Engineers blocked the tunnel and used pumps to clear out the seawater inside. They then drilled three holes in the floor of the fort and injected cement into the cavern below to consolidate the foundation. With the cavern filled, a breakwater was needed to keep waves from slapping against the side of the structure. Experts toyed with several designs, dismissing an offshore jetty as too ugly and a submerged breakwater as counterproductive. "A submerged breakwater is useless in this area," explains Adel Mohammed Fahin, an engineering professor who worked as a consultant on the project. "The waves will still form in front of the submerged breakwater and then again behind it with a lot more current."

Eventually they decided to extend and augment the fort's revetment. Engineers created a cement corniche on the seaward side of the fort, allowing visitors to wander around back for the first time. Layers of cement blocks slope downward into the sea, buffering the corniche and giving fishermen and young couples a perch.

"Come during a storm and you will still get wet," says Fahin. "But only from the spray." Should a storm arise in the northeast, the fort could still be in trouble. "We still have a part that is not protected in the east," he says. "We have a problem with submerged antiquities there."

Apparently thousands of pharaonic and Ptolemaic artifacts litter the seafloor just a stone's throw from Qaitbey Fort. A French archaeological team led by Jean-Yves Empereur has been excavating the site since 1994 and has demanded more time to complete the work. Empereur believes at least some of the larger pieces were once part of the Pharos lighthouse, one of the Seven Wonders of the World. Built in 281 B.C., the ancient lighthouse stood for 1,600 years before collapsing in an earthquake in 1349. A century later, Mamlulk sultan Ashraf Qaitbey built his citadel on its ruins. Qansuh Al-Ghouri added galleries for cannons in the 16th century, and Khedive Mohammed Ali beefed up the fortifications in the 19th, but all in vain. The British Navy almost leveled the limestone fort in a cannon barrage in 1882.

Restorations over the past 100 years were sloppy and flawed. "The last restoration was in 1984, but there were some mistakes, like covering the face of the stones with cement mortar in order to paint it later," says Dr. Mohammed Abdel Aziz, general manager of the SCA's Islamic and Coptic Antiquities Department. "Our preference in this restoration is to use the stones without covering them."

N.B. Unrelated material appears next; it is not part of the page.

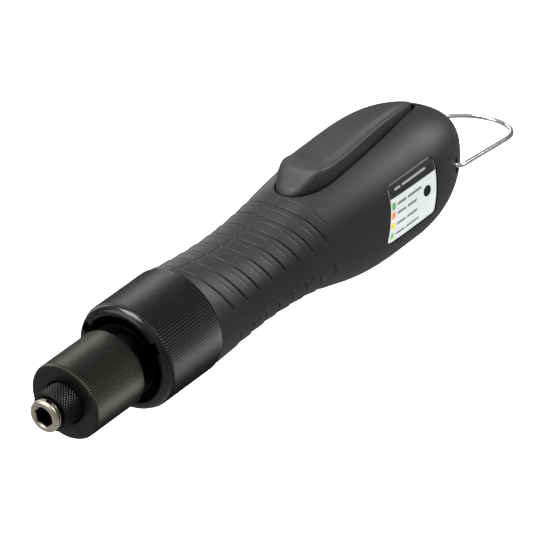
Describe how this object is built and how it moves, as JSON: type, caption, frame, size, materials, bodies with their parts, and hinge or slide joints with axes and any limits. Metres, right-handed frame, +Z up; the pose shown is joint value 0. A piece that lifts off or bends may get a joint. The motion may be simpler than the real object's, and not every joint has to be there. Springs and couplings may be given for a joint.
{
  "type": "electric torque screwdriver",
  "caption": "Corded electric torque screwdriver with a lever start, hexagon quick-release bit holder, knurled torque nut, moulded grip and wire hanging loop",
  "frame": {"origin": "middle of the mouth of the hexagon bit socket, on the tool's axis", "axes": "+X runs along the tool to its tail, +Z is up to the start lever, -Y is the label side"},
  "size_m": [0.2413, 0.0427, 0.0491],
  "materials": {
    "housing": "satin",
    "lever": "satin",
    "collar": "satin",
    "nose_ring": "glossy",
    "case_steel": "blackened",
    "bright_steel": "polished",
    "dark_screw": "satin",
    "socket_metal": "satin nickel",
    "spring_steel": "bright",
    "sleeve_black": "matte",
    "gear_steel": "ground",
    "can_steel": "plated",
    "core_steel": "laminated",
    "copper": "lacquered",
    "magnet": "satin",
    "switch_black": "matte",
    "plunger_red": "glossy",
    "board_green": "solder mask",
    "lamp_clear": "glossy",
    "lens_dark": "glossy",
    "label": "satin print",
    "knob_grey": "satin",
    "socket_black": "satin",
    "contact_brass": "polished",
    "bail_chrome": "polished"
  },
  "bodies": {
    "housing": {"housing_left": "housing", "housing_right": "housing", "housing_screws": "dark_screw", "front_collar": "collar", "nose_ring": "nose_ring", "index_pin": "bright_steel", "clutch_case": "case_steel", "case_cover": "case_steel", "ring_gear": "gear_steel", "motor_can": "can_steel", "motor_end_cap": "can_steel", "motor_bearings": "bright_steel", "stator_core": "core_steel", "stator_windings": "copper", "lever_pin": "bright_steel", "lever_spring": "spring_steel", "micro_switch": "switch_black", "switch_bracket": "can_steel", "control_board": "board_green", "status_lamp": "lamp_clear", "status_lens": "lens_dark", "label_plate": "label", "direction_switch": "switch_black", "power_socket": "socket_black", "socket_contacts": "contact_brass"},
    "spindle": {"bit_spindle": "socket_metal", "bit_balls": "bright_steel", "retaining_ring": "spring_steel", "sleeve_spring": "spring_steel", "thrust_ring": "bright_steel", "clutch_balls": "bright_steel", "output_carrier": "gear_steel"},
    "sleeve": {"bit_sleeve": "sleeve_black"},
    "spring_stop": {"spring_seat": "case_steel", "torque_spring": "spring_steel"},
    "nut": {"torque_nut": "collar"},
    "first_carrier": {"stage1_carrier": "gear_steel"},
    "first_planet_a": {"stage1_planet_1": "gear_steel"},
    "first_planet_b": {"stage1_planet_2": "gear_steel"},
    "first_planet_c": {"stage1_planet_3": "gear_steel"},
    "second_planet_a": {"stage2_planet_1": "gear_steel"},
    "second_planet_b": {"stage2_planet_2": "gear_steel"},
    "second_planet_c": {"stage2_planet_3": "gear_steel"},
    "rotor": {"motor_shaft": "bright_steel", "rotor_magnet": "magnet"},
    "lever": {"start_lever": "lever"},
    "plunger": {"switch_plunger": "plunger_red"},
    "direction_slider": {"direction_knob": "knob_grey"},
    "bail": {"hanging_bail": "bail_chrome"}
  },
  "joints": [
    {"name": "spindle_spin", "type": "hinge", "parent": "housing", "child": "spindle", "pos_m": [0, 0, 0], "axis": [1, 0, 0], "continuous": true},
    {"name": "sleeve_pull", "type": "slide", "parent": "spindle", "child": "sleeve", "axis": [1, 0, 0], "range_m": [0, 0.0025], "stiffness_N_per_m": 400, "springref_m": -0.002, "deforming": ["sleeve_spring"]},
    {"name": "stop_travel", "type": "slide", "parent": "housing", "child": "spring_stop", "axis": [1, 0, 0], "range_m": [0, 0.0046], "deforming": ["torque_spring"]},
    {"name": "nut_turn", "type": "hinge", "parent": "housing", "child": "nut", "pos_m": [0, 0, 0], "axis": [1, 0, 0], "range_deg": [0, 1080]},
    {"name": "first_carrier_spin", "type": "hinge", "parent": "housing", "child": "first_carrier", "pos_m": [0, 0, 0], "axis": [1, 0, 0], "continuous": true},
    {"name": "rotor_spin", "type": "hinge", "parent": "housing", "child": "rotor", "pos_m": [0, 0, 0], "axis": [1, 0, 0], "continuous": true},
    {"name": "second_planet_a_spin", "type": "hinge", "parent": "spindle", "child": "second_planet_a", "pos_m": [0.062, 0, 0.0072], "axis": [1, 0, 0], "continuous": true},
    {"name": "first_planet_a_spin", "type": "hinge", "parent": "first_carrier", "child": "first_planet_a", "pos_m": [0.072, 0, 0.0072], "axis": [1, 0, 0], "continuous": true},
    {"name": "second_planet_b_spin", "type": "hinge", "parent": "spindle", "child": "second_planet_b", "pos_m": [0.062, -0.00624, -0.0036], "axis": [1, 0, 0], "continuous": true},
    {"name": "first_planet_b_spin", "type": "hinge", "parent": "first_carrier", "child": "first_planet_b", "pos_m": [0.072, -0.00624, -0.0036], "axis": [1, 0, 0], "continuous": true},
    {"name": "second_planet_c_spin", "type": "hinge", "parent": "spindle", "child": "second_planet_c", "pos_m": [0.062, 0.00624, -0.0036], "axis": [1, 0, 0], "continuous": true},
    {"name": "first_planet_c_spin", "type": "hinge", "parent": "first_carrier", "child": "first_planet_c", "pos_m": [0.072, 0.00624, -0.0036], "axis": [1, 0, 0], "continuous": true},
    {"name": "lever_press", "type": "hinge", "parent": "housing", "child": "lever", "pos_m": [0.189, 0, 0.0134], "axis": [0, -1, 0], "range_deg": [0, 3.2], "stiffness_Nm_per_rad": 2, "springref_deg": -8.59, "deforming": ["lever_spring"]},
    {"name": "plunger_press", "type": "slide", "parent": "housing", "child": "plunger", "axis": [0, 0, -1], "range_m": [0, 0.0012]},
    {"name": "direction_shift", "type": "slide", "parent": "housing", "child": "direction_slider", "axis": [1, 0, 0], "range_m": [-0.002, 0.002]},
    {"name": "bail_swing", "type": "hinge", "parent": "housing", "child": "bail", "pos_m": [0.195, 0, -0.0015], "axis": [0, -1, 0], "range_deg": [-75, 100]}
  ],
  "couplings": [
    {"joint": "stop_travel", "follows": "nut_turn", "m_per_rad": 0.00023873},
    {"joint": "first_carrier_spin", "follows": "spindle_spin", "ratio": 4},
    {"joint": "rotor_spin", "follows": "spindle_spin", "ratio": 16},
    {"joint": "second_planet_a_spin", "follows": "spindle_spin", "ratio": -3},
    {"joint": "first_planet_a_spin", "follows": "spindle_spin", "ratio": -12},
    {"joint": "second_planet_b_spin", "follows": "spindle_spin", "ratio": -3},
    {"joint": "first_planet_b_spin", "follows": "spindle_spin", "ratio": -12},
    {"joint": "second_planet_c_spin", "follows": "spindle_spin", "ratio": -3},
    {"joint": "first_planet_c_spin", "follows": "spindle_spin", "ratio": -12},
    {"joint": "plunger_press", "follows": "lever_press", "m_per_rad": 0.019}
  ]
}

Abdel Aziz admits this is not true to the original design, as workers in Mamlulk times plastered walls with a casing mix of lime and ashes, but he says using traditional methods would be overly time-consuming. Unfortunately, the result is incongruity. While the average tourist might coo at the fresh stone work, the lack of a plaster finish makes restored areas stand out like a sore thumb. And while the tops of walls are generally flat, one stretch has newly-added ramparts that give the impression there's some Disneyfication going on.

Abdel Aziz defends the decision to affix ramparts, explaining that an earlier restoration omitted this original feature. "A committee restored the fort in 1936, but the restoration was not complete," he says. "They made the walls flat [on top], but you can see more [ramparts] in the southeast corner of the fort. They have existed since the time of Al-Ghouri."

The restoration work coincided with an excavation inside the fort that revealed two long-lost gates, cisterns and a tower base. "The tower was [incorporated] into a new wall added later when the British Army occupied the area in 1882," says Abdel Aziz. "When we saw its foundation, we dismantled the wall and restored the tower so that it is now visible and people can see it as it looked in the 15th century."

The SCA also added a wheelchair-access feature. Inconspicuous bypass slopes can now be spotted near many of the fort's staircases.

Project officials expect to complete the work in the coming months, paving the courtyard and possibly creating an exhibition area. The fort's safeguard and facelift are the final chapter in an extensive renovation of the Qaitbey promontory, including a tidy new corniche, an upscale restaurant and an artificial lagoon.

"It's much better for people to visit," says lifetime Alexandria resident Ali El-Doghri. "There are nice benches where we can sit, and the fishermen have a place."